Null Hypothesis (H₀): The price and the number of reviews have no significant relationship linearly.
Alternative Hypothesis (H₁): The price and the number of reviews have a significant linear relationship.
We will assess the relationship between price and number_of_reviews using a simple linear regression model.
# Fit a linear regression model for price ~ number_of_reviews
lm_model <- lm(price ~ number_of_reviews, data = data)
# Display the regression summary
summary(lm_model)
##
## Call:
## lm(formula = price ~ number_of_reviews, data = data)
##
## Residuals:
## Min 1Q Median 3Q Max
## -158.7 -84.1 -42.7 24.6 9842.6
##
## Coefficients:
## Estimate Std. Error t value Pr(>|t|)
## (Intercept) 158.73718 1.22396 129.69 <2e-16 ***
## number_of_reviews -0.25850 0.02435 -10.62 <2e-16 ***
## ---
## Signif. codes: 0 '***' 0.001 '**' 0.01 '*' 0.05 '.' 0.1 ' ' 1
##
## Residual standard error: 239.9 on 48893 degrees of freedom
## Multiple R-squared: 0.0023, Adjusted R-squared: 0.002279
## F-statistic: 112.7 on 1 and 48893 DF, p-value: < 2.2e-16
Results Interpretation:
Intercept (β₀): This model’s intercept is 158.74. This is the predicted average price for a listing in a lack of reviews. It can be thought of as a starting price in this situation, perhaps representing the general base rate for Airbnb listings without taking reviews into account.
Slope (β₁): number_of_reviews has a slope of -0.2585. According to this negative coefficient, the price of a listing should, on average, drop by $0.26 for every extra review it receives. Although small this inverse relationship would suggest that listings with more reviews typically have slightly cheaper prices, either in order to attract in more visitors or as a result of increased competition.
Significance: The p-value for
number_of_reviews
is less than 0.05, confirming that there
is a statistically significant, albeit weak, relationship between
price
and number_of_reviews
.
Interpretation and Context:
The results show that listings with more reviews typically have
slightly lower pricing, indicating that listings with a lot of ratings
might prioritize accessibility or affordability. This can lead hosts to
deliberately set their listing prices to get more reviews at first, or
consider leveraging other factors (such location or room quality) to
support greater prices as review counts grow.
We can comprehend how the quantity of reviews affects price, albeit in a
slight way, by analyzing the intercept and slope in this way.
You should include visualizations to support your analysis:
ggplot(data, aes(x = neighbourhood_group, y = price)) +
geom_boxplot() +
labs(title = "Price Distribution by Borough", x = "Borough", y = "Price")

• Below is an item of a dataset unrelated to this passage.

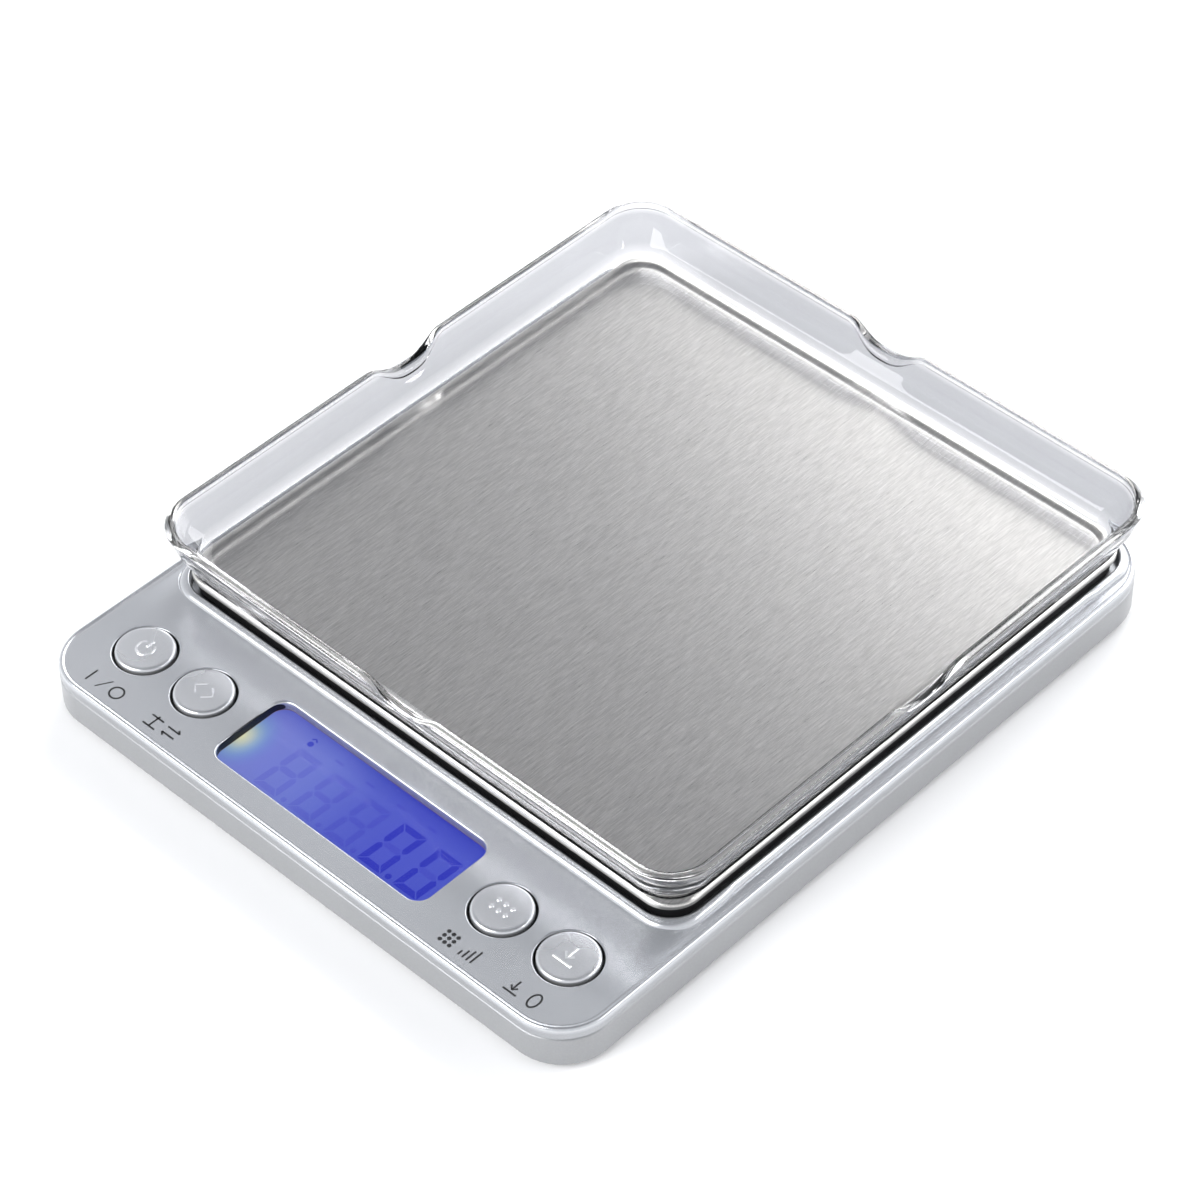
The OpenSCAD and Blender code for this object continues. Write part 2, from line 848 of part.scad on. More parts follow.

Regression Visualization: A scatter plot with a regression line showing the relationship between the number of reviews and price.
ggplot(data, aes(x = number_of_reviews, y = price)) +
geom_point() +
geom_smooth(method = "lm") +
labs(title = "Relationship between Number of Reviews and Price", x = "Number of Reviews", y = "Price")
## `geom_smooth()` using formula = 'y ~ x'
Conclusion and Additional Research:
ANOVA: Guests and hosts can use this information to strategically set prices or adjust their budgets if borough has a significant impact on price.
Regression: In order to increase the value of their listing,
hosts should give priority to obtaining reviews if they have a
substantial impact on price.
Further questions to investigate:
Do other elements—like the kind of room and availability—have a greater impact on price than reviews or location?
Do reviews have diminishing returns, meaning that they no longer
affect price after a certain number?